Global warming and the associated increasing frequency of heatwaves are on the rise leading to numerous health complications. Diabetic patients are more vulnerable to heat exposure than healthy individuals, owing to their impaired sweating ability, however, little is known about how heat exposure may impact the function of skin cells, commonly keratinocytes. Our recent report provided the first proof-of-concept revealing that the metabolic composition of sweat EVs is associated with metabolic changes in healthy individuals and type 2 diabetes patients. Given this and the shared cellular proprieties of eccrine sweat glands with keratinocytes, we questioned whether the metabolic changes in sweat EVs may mirror the responses of keratinocytes upon heat exposure. To this, we exposed HaCat, which were maintained in low (mimicking healthy condition) and high glucose (mimicking diabetes condition) to acute (90 min), chronic (48 h), and repetitive heat exposure at 40 ⁰C. Through conducting a set of experiments including a targeted metabolomics approach, Greiss assay, western blotting analysis, and electron microscopy studies.
The data demonstrate that heat exposure results in substantial changes of metabolite levels belonging to amino acids, pyrimidine metabolism, and glycolysis pathways in high glucose maintained HaCat cells when compared to those noted in low glucose condition.
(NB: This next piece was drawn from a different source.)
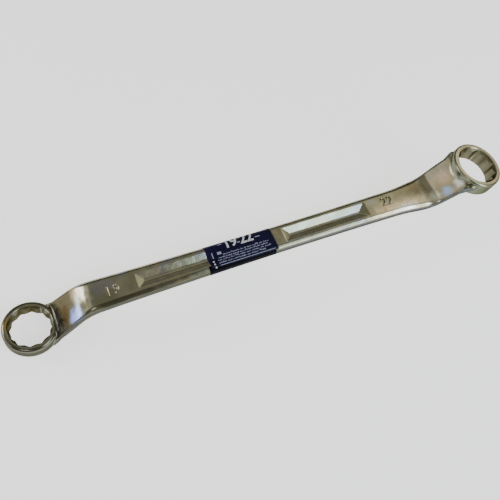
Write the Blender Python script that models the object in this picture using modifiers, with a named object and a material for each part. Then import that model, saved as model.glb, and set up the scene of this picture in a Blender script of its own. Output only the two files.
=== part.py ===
"""Cranked double ring spanner, 19 mm and 22 mm, with a printed film label round its shank.

The shank lies along X with its wide faces square to Z. Its middle plane is Z = 0, and the
origin is midway between the two socket centres. The 19 mm ring is at -X, below the shank, and
the 22 mm ring is at +X, above it: each ring's nut face looks away from the shank. All lengths
are in metres.
"""
import math
from collections import namedtuple

import bmesh
import bpy
from mathutils import Matrix, Vector

# Whole spanner
SOCKET_SPACING = 0.2734
RING_TILT = math.radians(7.2)
NECK_SLOPE = math.radians(45)

# 19 mm end
SOCKET_19 = 0.01915
RING_19_DIAMETER = 0.0280
RING_19_HEIGHT = 0.0092
RING_19_OFFSET = 0.0165
SOCKET_19_TURN = math.radians(12.6)
NECK_19_WIDTH = 0.0204
NECK_19_THICKNESS = 0.0048
NECK_19_STEP = 0.0018
NECK_19_LEAD = 0.0010
WEB_19_REACH = 0.0065

# 22 mm end
SOCKET_22 = 0.02215
RING_22_DIAMETER = 0.0322
RING_22_HEIGHT = 0.0108
RING_22_OFFSET = 0.0143
SOCKET_22_TURN = math.radians(-9.3)
NECK_22_WIDTH = 0.0240
NECK_22_THICKNESS = 0.0052
NECK_22_STEP = 0.0022
NECK_22_LEAD = 0.0120
WEB_22_REACH = 0.0090

# Both rings: edges, mouths of the sockets and the face left between a socket and its neck
NUT_EDGE_RADIUS = 0.0013
HANDLE_EDGE_RADIUS = 0.0022
NUT_MOUTH = 0.0005
HANDLE_MOUTH = 0.0003
ROOT_WALL = 0.0013

# Shank and necks
SHANK_THICKNESS = 0.0078
WAIST_WIDTH = 0.0155
SHANK_END_WIDTH = 0.0177
SIDE_RADIUS = 0.0034
BEND_RADIUS = 0.0160
NECK_SIDE_RADIUS = 0.0015
NECK_SINK = 0.0004

# Long recesses in both wide faces, one each side of a flat pad
RECESS_LENGTH = 0.0556
RECESS_WIDTH = 0.0092
RECESS_DEPTH = 0.00215
RECESS_FLOOR_WIDTH = 0.0007
RECESS_CORNER_RADIUS = 0.0008
PAD_LENGTH = 0.0305
PAD_CENTRE = -0.0080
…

Exploring the molecular mechanisms through which heat exposure may impact the metabolic composition in keratinocytes, our discoveries highlight nitric oxide (NO) as a novel biomarker that the level is correlated with heat duration and frequency. Furthermore, data reveal that the HSP-70 protein levels and mitochondrial morphology are consequently altered.
This study provides evidence of shared metabolic alterations in keratinocytes and sweat EVs collected from clinical study and proposes, for the first time, NO as a novel biomarker for monitoring changes in health and diabetes upon heat exposure.